Generally, communities do not build themselves. They need some nurturing. I like Chris Brogan’s description of the role:
“The people gathered before you aren’t an orchestra and you are not a conductor. At best, you are a jam manager. You are the person helping bring about the experience, but with your hands as far off the overall end results as possible.”
At Compete, community management/evangelism translates to encouraging and supporting early users, enabling two-way transparent conversations about Compete, looking for and enabling people who might be interested in what we do, listening and responding to feedback (the good and the bad), setting up and managing user expectations, integrating user feedback into product roadmap decisions, being the customer’s voice within Compete, and generally being available, easy to reach, and responsive.
3. If a community manager does their job well, what happens as a result?
We hope good things 🙂 In all seriousness, in my experience users tend to feel a greater sense of ownership of the product. This leads to our users being happier, they engage more with the product, tend to talk more favorably about their experiences, and give us more (constructive) feedback in return. They become our advocates.
4. What is much more of a challenge than you originally anticipated?
As Product Manager of Compete.com, community development is not my only focus. I wish there were more hours in the day! (well, doesn’t everyone?) Balancing the two roles simultaneously is a little bit of a challenge as community management can be a full time job in-itself.
At Compete, we made sure product and community go hand in hand. Our users heavily influence product direction. I love being close to our users, and I am also lucky to have great colleagues who also love interacting and cultivating our community, and they do a fantastic job at it.
5. What technologies do you use to interact with your community?
The Compete Blog (wordpress) is used extensively to educate our users on how to most effectively look at and analyze Compete data. We use Technorati to monitor incoming blog links, and our local analytics package (IndexTools – now Yahoo Analytics) to monitor non-blog mentions like Digg, Reddit, Slashdot, etc. Shareaholic to spread and seed content on social media sites. We also use twitter, email, im, newsletters, mybloglog, facebook and field regular feedback surveys. Twitter’s “track” feature in particular has proven to be very effective. Google Alerts are also great to monitor conversations about Compete.
6. What specific metrics (if any) do you focus on for success?
We focus on unique visitors to compete.com, repeat visits, registrations, feed subscribers, incoming links, and the quality and frequency of blog and press mentions. We track these metrics on a daily basis, and make them available to the entire company weekly. We also field a user feedback survey at least once each quarter, in which we ask our users to rate our performance, and whether they would recommend us to a friend or colleague (Net Promoter Score) — we track this closely.
7. What is the most important skill to have as a community manager?

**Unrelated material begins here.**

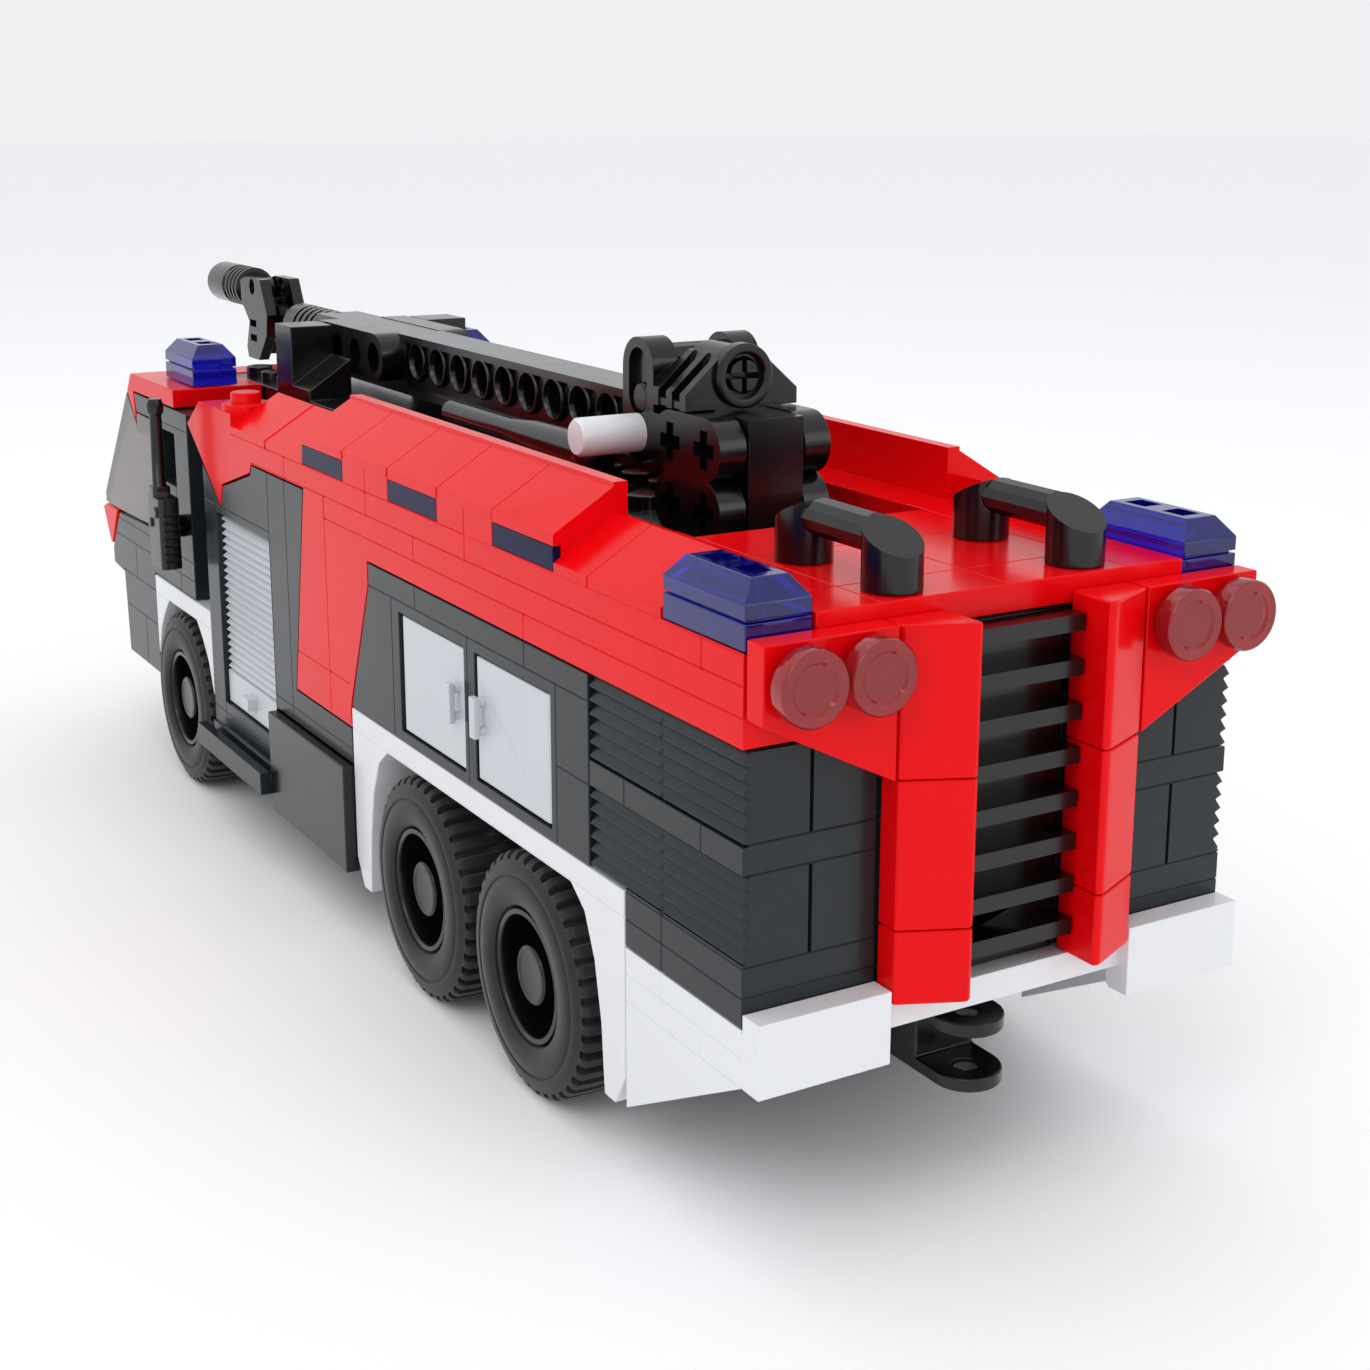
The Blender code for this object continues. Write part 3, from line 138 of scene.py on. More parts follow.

Listening skills, humility, being attentive, inquisitive and responsive. Community management is a constant process of listening, sharing, and enabling.
8. What are the best/worst parts about being a community manager?
The best part of the role is connecting directly with people who use Compete.com, and those who are just waiting to be converted! As Product Manager, learning how the products are actually being used is invaluable. The job can also be very different every day, which is exhilarating.
9. Let’s imagine that there was a company directive to “increase engagement” with your customers. How would you, in a community management role, go about doing that?
The end strategy would depend upon how “engagement” is being defined and end business goals. At a high level – at Compete.com we have the luxury of over 700,000 monthly unique visitors, and over 70,000 registered users that are quite active on the site. I would likely first reach out to them, followed by people who are already talking about us (positive or negative). I would ask them how we can improve our products, create the most value for them, and knock down the most roadblocks.
As we engage the community more in such conversations, and as we start incorporating their feedback, overall user engagement should hopefully increase.